Grad programs SOMETIMES have them - mine didn't but luckily I worked closely with the stats guy (who wasn't all that scary if you weren't a complete idiot; you just had to tell yourself, "He's brusque, he's rude, it's his schtick" before going into his office. He was kind of a proto-Greg House now that I think of it.) And my advisor was pretty good so I learned the stuff I needed sort of by doing it. But I do tend to think a class where you're doing "little" research - that's not the whole next 3 years of your life, so if you screw it up, it's not so horrible - is a good thing for undergrads. If anything, it might open a few folks' eyes up that there's more to life than either being an M.D. or a gel-jockey for Abbott Labs. (That was kind of the assumed dichotomy when I was an undergrad at a large Research I institution: the vast majority of students became M.D.s (if they were good) or learned some technical skill (running electrophoresis gels) if they weren't, and so the "oddballs" who actually liked working with plants and such didn't count as much. Looking back on it, I probably should have applied to the School of Natural Resources instead; the SNR classes I took were more in line with my interests - and that was where I got my really good stats background.)

Maybe it's different in engineering or other science programs; I hope it is.

(If I were 16 again, and were starting over from scratch and wanted to do something different? I'd pay more attention in Pre-Calc and Calc and then go for Materials Science Engineering or something like that. The MSE folks always seemed to have interesting labs, trying to make stuff fail and playing with different kinds of ceramics.)

1 comment:

Anonymous said...

Unfortunately, I suspect that even the graduate courses (and even without the Psychos) are geared toward the more academic type of experiment that seeks to analyze just one question at a time.

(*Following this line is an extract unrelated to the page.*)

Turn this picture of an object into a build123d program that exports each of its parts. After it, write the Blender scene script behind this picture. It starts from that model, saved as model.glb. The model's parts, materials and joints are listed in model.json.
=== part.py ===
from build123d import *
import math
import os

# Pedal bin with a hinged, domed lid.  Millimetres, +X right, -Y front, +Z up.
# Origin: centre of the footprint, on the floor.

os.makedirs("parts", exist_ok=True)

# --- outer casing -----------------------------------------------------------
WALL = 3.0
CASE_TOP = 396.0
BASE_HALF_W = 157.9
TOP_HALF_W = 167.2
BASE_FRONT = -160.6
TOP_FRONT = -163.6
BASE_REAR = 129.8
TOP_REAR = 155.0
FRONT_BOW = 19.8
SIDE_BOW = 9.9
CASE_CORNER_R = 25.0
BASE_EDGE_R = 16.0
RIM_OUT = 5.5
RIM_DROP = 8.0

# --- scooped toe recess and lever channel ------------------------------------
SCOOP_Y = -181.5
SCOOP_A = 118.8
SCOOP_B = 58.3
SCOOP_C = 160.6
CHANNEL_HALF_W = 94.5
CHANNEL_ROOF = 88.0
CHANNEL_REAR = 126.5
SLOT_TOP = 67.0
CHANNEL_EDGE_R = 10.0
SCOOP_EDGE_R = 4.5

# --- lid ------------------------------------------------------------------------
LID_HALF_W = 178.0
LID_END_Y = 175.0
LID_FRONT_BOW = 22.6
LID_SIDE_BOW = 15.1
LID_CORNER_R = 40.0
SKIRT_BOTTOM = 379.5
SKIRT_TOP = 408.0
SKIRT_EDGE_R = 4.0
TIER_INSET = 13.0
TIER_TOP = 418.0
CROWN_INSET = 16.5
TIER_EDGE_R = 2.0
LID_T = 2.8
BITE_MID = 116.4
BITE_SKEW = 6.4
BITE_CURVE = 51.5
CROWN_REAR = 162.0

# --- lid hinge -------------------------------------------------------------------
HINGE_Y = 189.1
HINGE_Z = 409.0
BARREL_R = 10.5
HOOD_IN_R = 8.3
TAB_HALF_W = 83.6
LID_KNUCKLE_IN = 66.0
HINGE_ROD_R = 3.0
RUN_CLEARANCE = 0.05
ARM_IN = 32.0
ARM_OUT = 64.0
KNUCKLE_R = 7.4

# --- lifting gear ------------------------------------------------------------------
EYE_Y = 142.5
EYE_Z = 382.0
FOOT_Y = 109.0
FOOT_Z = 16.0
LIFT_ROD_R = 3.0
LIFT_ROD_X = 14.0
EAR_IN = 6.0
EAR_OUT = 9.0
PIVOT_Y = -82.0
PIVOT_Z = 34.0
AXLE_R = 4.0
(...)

I am actually a tyro at best in this area, but the little I've learned about it has been pretty interesting. Knew nothing about it from school and learned the little I know from industry classes. I know, pretty sad for a process engineer, but there you have it.

I spent some time this evening boning up on my Taguchi, Fisher, and Deming over at wikipedia. I learned a little (very little) about full-factorial experiment design in school, but I was amazed at what can be efficiently accomplished with modern industrial designs.